9. Success can be bought.
Some of the most successful charter schools are also some of the wealthiest. Harlem Children’s Zone, for example, had over $193
million in net assets at the end of the 2008-2009 school year, according to its most recent IRS filing. The organization’s charter
schools spend $12,443 per student in public money and an additional $3,482 that comes from private fundraising. That additional
funding helps pay for 30% more time in class, according to Marty Lipp, spokesman for the organization.
It’s great to see schools that have the resources to spend lavishly to help children succeed, Bulkley says, but it’s difficult to see how
those schools can then be models for traditional public schools largely constrained by traditional public budgets. “All schools should
get what they need,” Lipp says, but adds, “You give two people $10 and they spend it different ways, so it’s not simply about money.”
10. Even great teachers can only do so much.

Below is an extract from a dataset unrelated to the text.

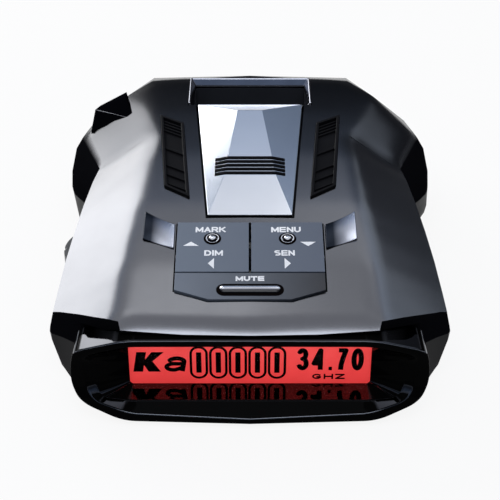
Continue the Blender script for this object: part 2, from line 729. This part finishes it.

Much of the public debate over charter schools focuses on teacher performance and the ability to fire ineffective teachers –
something that’s more difficult at a traditional public school where teachers are typically union members. While it’s true that
teachers represent the most important in-school factor affecting student performance, out-of-school factors matter more, Ravitch
says. “The single biggest predictor of student performance is family income,” she says. “I certainly wish it were not so, but it is.”
Children from higher-income families get a huge head start thanks to better nutrition, a larger vocabulary spoken at home and
other factors, she says. The narrative that blames teachers for problems that are rooted in poverty “is demoralizing teachers by the
thousands,” Ravitch says. “And you don’t improve education by demoralizing the people who have to do the work every day.”